[Start of INFORMATION PROVIDED]

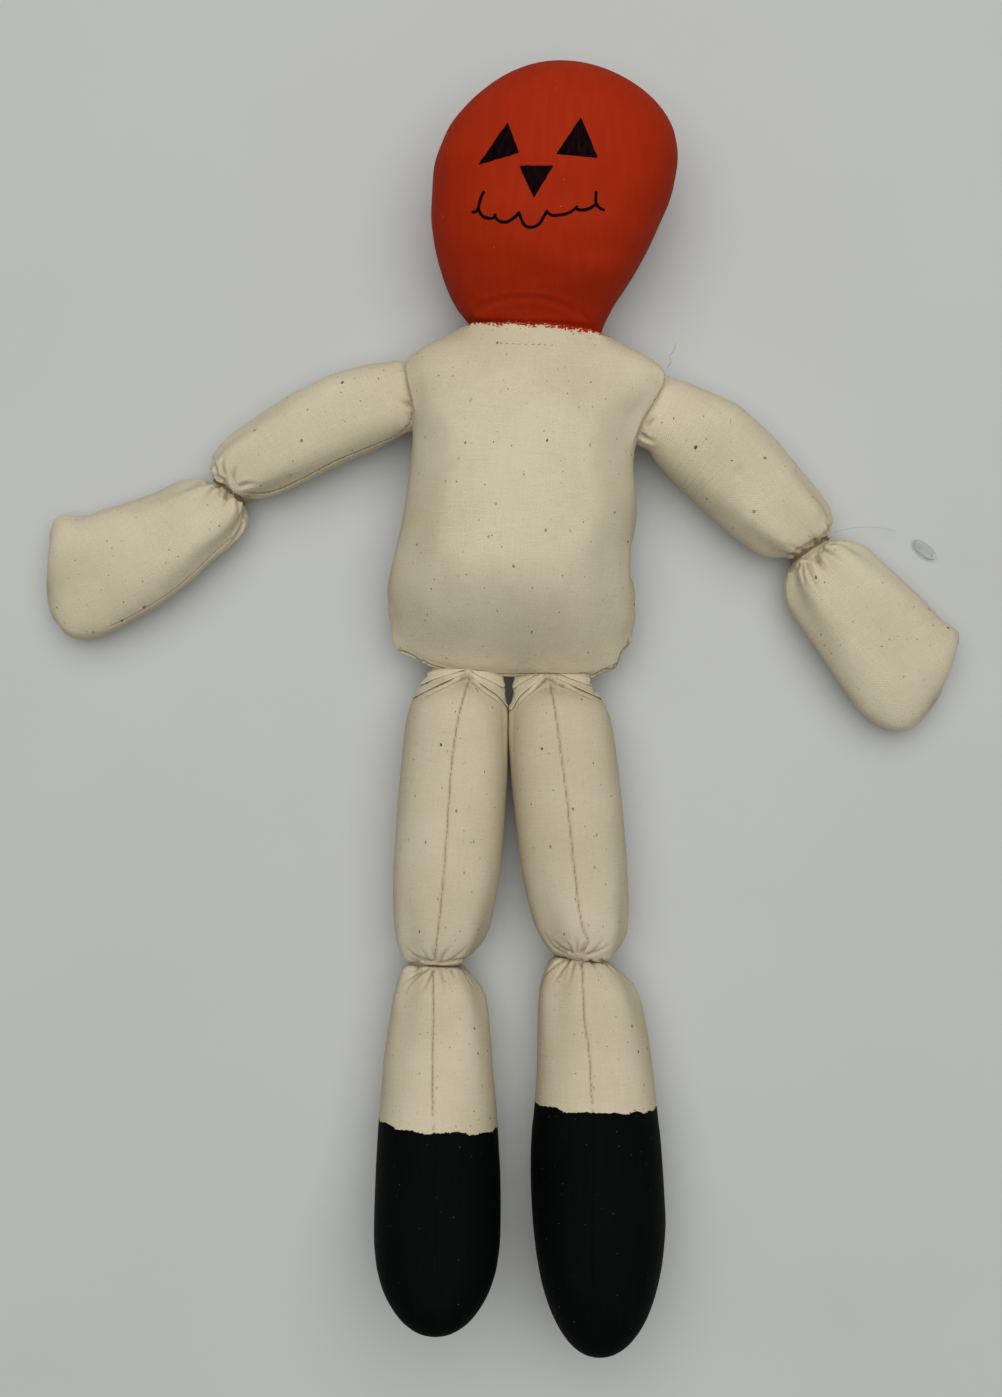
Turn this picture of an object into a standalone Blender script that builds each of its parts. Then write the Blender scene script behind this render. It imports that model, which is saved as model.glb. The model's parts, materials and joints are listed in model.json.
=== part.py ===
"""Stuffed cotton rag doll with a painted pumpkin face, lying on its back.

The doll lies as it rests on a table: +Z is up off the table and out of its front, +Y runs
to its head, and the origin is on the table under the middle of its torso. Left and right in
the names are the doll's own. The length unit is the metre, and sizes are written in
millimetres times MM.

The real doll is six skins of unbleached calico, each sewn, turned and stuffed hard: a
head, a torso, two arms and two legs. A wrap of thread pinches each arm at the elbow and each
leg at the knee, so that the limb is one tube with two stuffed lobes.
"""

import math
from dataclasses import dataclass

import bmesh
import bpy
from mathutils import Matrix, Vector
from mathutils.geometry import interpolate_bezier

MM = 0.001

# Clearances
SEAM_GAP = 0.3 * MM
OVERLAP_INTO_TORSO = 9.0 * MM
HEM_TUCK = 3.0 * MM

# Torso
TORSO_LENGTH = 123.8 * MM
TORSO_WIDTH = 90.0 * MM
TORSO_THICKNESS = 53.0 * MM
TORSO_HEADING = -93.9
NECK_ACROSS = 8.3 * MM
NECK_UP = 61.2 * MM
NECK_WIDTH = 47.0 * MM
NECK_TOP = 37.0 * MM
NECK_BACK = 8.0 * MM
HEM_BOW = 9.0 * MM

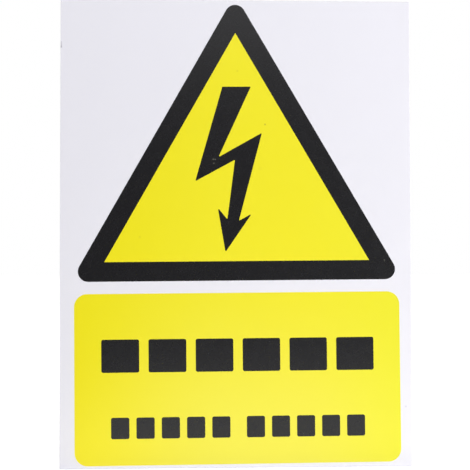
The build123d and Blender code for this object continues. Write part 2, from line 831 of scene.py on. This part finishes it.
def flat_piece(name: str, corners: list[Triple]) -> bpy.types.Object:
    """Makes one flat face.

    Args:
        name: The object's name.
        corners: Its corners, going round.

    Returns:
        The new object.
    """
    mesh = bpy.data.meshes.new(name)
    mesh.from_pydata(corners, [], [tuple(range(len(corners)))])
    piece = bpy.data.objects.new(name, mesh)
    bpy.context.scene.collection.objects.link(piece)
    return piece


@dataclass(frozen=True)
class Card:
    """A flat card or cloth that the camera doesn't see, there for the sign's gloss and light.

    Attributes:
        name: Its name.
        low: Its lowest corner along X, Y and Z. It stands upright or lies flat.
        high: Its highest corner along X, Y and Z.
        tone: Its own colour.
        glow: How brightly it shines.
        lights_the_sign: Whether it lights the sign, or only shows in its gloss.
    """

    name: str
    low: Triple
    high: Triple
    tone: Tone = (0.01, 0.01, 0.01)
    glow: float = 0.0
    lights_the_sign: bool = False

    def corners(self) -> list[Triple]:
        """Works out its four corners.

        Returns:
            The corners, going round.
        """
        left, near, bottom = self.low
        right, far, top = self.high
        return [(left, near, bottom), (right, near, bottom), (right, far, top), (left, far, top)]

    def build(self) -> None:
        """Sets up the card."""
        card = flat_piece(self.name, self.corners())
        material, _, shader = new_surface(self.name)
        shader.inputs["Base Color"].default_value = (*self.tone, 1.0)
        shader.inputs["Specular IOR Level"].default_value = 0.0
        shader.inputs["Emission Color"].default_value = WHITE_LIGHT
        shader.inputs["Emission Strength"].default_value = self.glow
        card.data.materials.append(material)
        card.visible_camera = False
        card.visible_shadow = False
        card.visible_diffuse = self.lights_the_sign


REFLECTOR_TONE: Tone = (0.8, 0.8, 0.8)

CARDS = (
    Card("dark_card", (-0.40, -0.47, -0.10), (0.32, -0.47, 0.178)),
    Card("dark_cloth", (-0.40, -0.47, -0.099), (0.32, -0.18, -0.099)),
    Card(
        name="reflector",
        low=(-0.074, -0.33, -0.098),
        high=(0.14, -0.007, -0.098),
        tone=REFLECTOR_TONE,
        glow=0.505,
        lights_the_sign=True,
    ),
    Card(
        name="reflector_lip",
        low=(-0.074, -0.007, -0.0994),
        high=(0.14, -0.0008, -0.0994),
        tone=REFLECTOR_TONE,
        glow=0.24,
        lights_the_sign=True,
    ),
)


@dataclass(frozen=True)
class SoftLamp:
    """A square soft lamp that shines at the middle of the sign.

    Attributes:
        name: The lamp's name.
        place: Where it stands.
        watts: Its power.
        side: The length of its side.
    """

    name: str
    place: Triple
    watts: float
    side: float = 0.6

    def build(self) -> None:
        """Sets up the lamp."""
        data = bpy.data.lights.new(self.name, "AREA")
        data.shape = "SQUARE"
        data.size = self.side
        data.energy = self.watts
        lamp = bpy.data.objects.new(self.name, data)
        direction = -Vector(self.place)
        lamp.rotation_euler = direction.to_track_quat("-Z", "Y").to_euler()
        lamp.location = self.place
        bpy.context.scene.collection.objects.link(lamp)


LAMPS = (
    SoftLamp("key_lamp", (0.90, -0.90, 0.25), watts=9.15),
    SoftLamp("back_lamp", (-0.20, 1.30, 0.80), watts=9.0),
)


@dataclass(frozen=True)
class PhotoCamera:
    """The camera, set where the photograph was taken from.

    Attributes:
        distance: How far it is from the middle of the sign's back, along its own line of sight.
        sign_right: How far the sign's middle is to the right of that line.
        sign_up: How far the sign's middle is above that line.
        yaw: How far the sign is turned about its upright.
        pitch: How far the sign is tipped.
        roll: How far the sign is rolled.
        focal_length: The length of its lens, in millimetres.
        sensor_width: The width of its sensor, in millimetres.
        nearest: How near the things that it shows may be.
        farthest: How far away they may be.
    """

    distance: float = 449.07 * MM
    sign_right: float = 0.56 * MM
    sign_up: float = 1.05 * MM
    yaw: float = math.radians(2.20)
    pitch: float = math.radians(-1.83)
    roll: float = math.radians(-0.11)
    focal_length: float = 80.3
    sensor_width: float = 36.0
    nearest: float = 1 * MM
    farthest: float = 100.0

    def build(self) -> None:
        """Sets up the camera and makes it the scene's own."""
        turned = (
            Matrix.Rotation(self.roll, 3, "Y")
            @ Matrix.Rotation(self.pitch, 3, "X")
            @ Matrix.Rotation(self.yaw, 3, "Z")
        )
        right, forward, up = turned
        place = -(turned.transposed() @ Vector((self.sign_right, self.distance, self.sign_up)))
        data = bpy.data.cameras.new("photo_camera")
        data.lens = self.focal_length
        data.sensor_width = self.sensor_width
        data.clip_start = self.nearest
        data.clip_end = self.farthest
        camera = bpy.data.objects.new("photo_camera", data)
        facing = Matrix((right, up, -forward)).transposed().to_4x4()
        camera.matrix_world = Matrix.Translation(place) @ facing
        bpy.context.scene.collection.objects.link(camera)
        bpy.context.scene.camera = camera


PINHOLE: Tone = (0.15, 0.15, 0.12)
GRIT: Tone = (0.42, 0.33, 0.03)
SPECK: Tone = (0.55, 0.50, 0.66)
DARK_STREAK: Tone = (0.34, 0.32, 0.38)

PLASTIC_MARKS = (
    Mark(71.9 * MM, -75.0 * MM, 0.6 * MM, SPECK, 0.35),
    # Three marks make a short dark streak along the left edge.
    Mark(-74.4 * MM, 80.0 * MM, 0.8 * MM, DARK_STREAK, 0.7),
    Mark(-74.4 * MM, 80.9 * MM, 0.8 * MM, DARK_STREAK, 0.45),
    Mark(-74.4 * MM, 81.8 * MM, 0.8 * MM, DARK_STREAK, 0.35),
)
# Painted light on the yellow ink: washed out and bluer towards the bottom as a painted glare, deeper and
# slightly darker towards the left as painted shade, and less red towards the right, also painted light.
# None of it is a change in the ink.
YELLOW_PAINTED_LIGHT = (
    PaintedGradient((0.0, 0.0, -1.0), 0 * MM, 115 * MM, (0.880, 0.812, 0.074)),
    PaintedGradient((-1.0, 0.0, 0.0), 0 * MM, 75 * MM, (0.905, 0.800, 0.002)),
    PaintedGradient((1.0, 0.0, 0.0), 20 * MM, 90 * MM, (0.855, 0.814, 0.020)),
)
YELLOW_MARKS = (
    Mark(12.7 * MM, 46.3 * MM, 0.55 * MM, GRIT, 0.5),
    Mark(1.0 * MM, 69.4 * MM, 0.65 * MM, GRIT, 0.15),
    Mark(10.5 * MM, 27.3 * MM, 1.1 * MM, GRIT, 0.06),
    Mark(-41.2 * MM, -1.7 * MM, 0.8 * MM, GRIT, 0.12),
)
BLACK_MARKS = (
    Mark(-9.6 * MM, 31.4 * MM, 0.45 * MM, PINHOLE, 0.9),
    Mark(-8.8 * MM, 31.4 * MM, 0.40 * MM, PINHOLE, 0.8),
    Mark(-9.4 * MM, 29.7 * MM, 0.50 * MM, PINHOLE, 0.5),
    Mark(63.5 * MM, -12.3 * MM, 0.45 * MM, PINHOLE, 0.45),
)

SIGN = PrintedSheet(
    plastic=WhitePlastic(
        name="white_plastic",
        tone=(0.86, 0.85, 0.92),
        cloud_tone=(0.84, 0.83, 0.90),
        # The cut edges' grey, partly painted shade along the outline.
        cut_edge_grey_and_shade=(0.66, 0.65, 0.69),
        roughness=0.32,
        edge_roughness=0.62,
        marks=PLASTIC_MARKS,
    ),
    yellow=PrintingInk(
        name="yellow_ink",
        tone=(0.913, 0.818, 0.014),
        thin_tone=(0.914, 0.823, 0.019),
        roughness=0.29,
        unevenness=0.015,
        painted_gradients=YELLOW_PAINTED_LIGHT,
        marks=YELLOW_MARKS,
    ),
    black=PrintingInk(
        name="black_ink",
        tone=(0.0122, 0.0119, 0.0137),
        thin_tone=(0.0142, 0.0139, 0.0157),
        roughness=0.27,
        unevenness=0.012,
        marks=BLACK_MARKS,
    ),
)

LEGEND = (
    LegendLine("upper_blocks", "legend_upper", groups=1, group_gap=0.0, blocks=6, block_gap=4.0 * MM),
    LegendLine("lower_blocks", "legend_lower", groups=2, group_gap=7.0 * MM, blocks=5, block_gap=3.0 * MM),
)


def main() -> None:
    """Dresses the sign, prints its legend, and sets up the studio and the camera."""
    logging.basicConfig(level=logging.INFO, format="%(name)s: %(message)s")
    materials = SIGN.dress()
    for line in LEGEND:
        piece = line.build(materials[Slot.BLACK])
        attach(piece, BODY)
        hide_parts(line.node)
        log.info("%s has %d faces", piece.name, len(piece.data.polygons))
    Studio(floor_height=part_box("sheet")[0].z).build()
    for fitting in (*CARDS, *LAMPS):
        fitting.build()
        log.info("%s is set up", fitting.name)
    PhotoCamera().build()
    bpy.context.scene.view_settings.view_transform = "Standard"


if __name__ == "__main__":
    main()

[End of INFORMATION PROVIDED]

The lines from the top of the data above down to the line containing "one flat face." are to be copied exactly; no other line should appear.

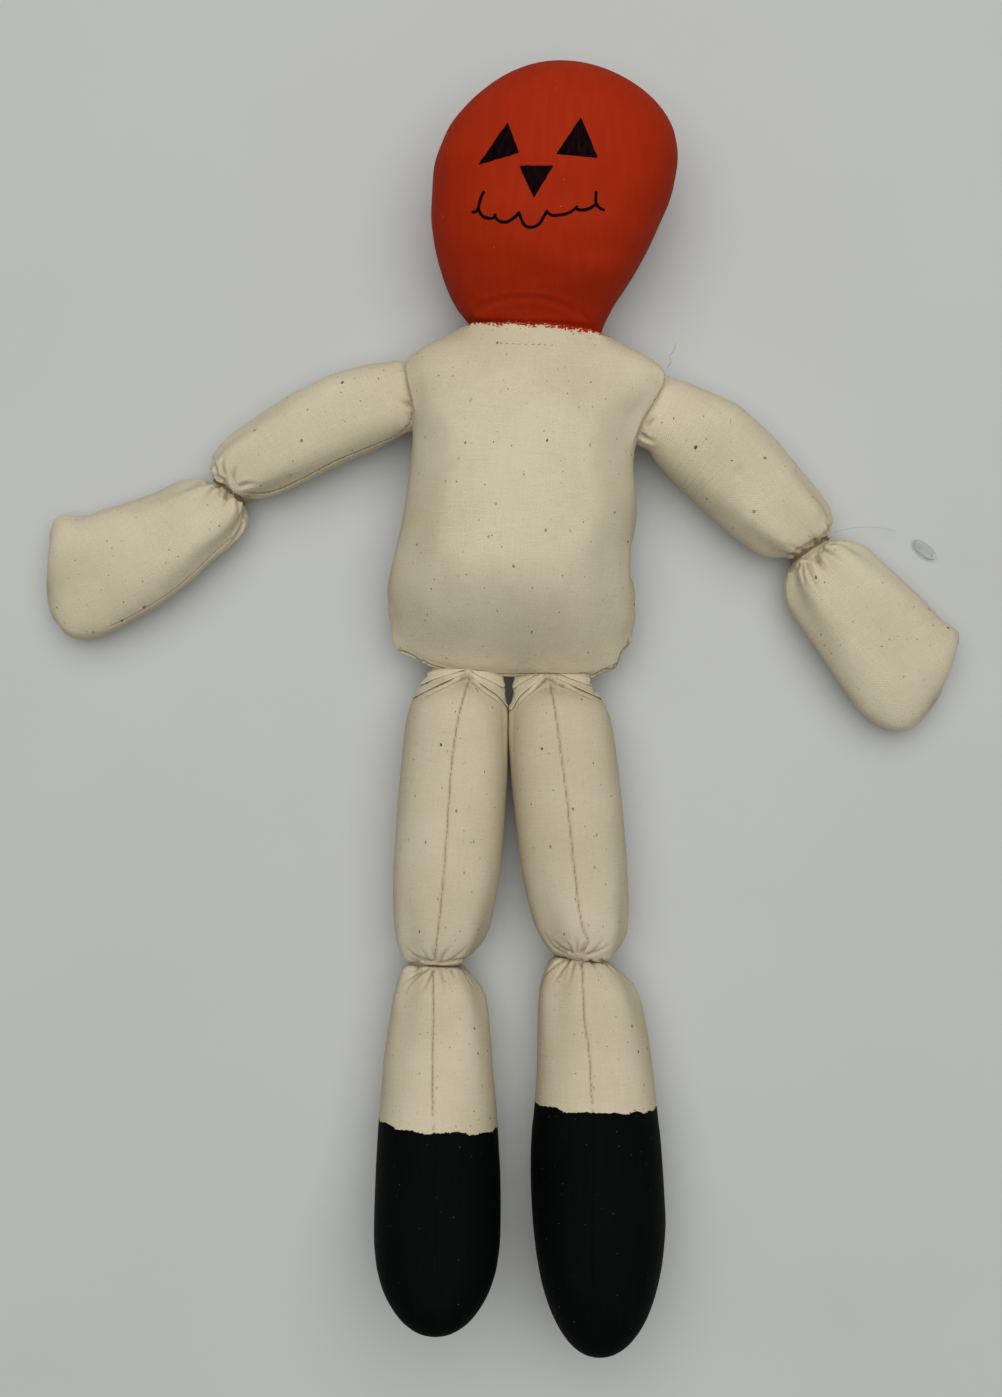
Turn this picture of an object into a standalone Blender script that builds each of its parts. Then write the Blender scene script behind this render. It imports that model, which is saved as model.glb. The model's parts, materials and joints are listed in model.json.
=== part.py ===
"""Stuffed cotton rag doll with a painted pumpkin face, lying on its back.

The doll lies as it rests on a table: +Z is up off the table and out of its front, +Y runs
to its head, and the origin is on the table under the middle of its torso. Left and right in
the names are the doll's own. The length unit is the metre, and sizes are written in
millimetres times MM.

The real doll is six skins of unbleached calico, each sewn, turned and stuffed hard: a
head, a torso, two arms and two legs. A wrap of thread pinches each arm at the elbow and each
leg at the knee, so that the limb is one tube with two stuffed lobes.
"""

import math
from dataclasses import dataclass

import bmesh
import bpy
from mathutils import Matrix, Vector
from mathutils.geometry import interpolate_bezier

MM = 0.001

# Clearances
SEAM_GAP = 0.3 * MM
OVERLAP_INTO_TORSO = 9.0 * MM
HEM_TUCK = 3.0 * MM

# Torso
TORSO_LENGTH = 123.8 * MM
TORSO_WIDTH = 90.0 * MM
TORSO_THICKNESS = 53.0 * MM
TORSO_HEADING = -93.9
NECK_ACROSS = 8.3 * MM
NECK_UP = 61.2 * MM
NECK_WIDTH = 47.0 * MM
NECK_TOP = 37.0 * MM
NECK_BACK = 8.0 * MM
HEM_BOW = 9.0 * MM

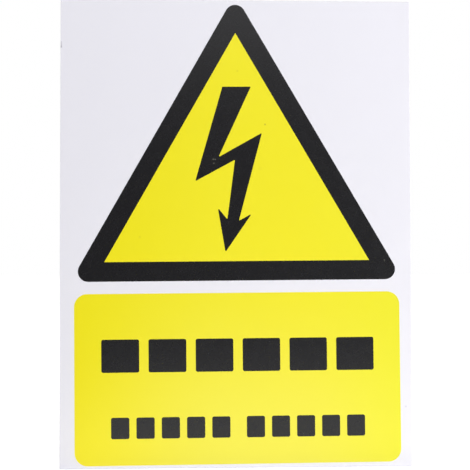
The build123d and Blender code for this object continues. Write part 2, from line 831 of scene.py on. This part finishes it.
def flat_piece(name: str, corners: list[Triple]) -> bpy.types.Object:
    """Makes one flat face.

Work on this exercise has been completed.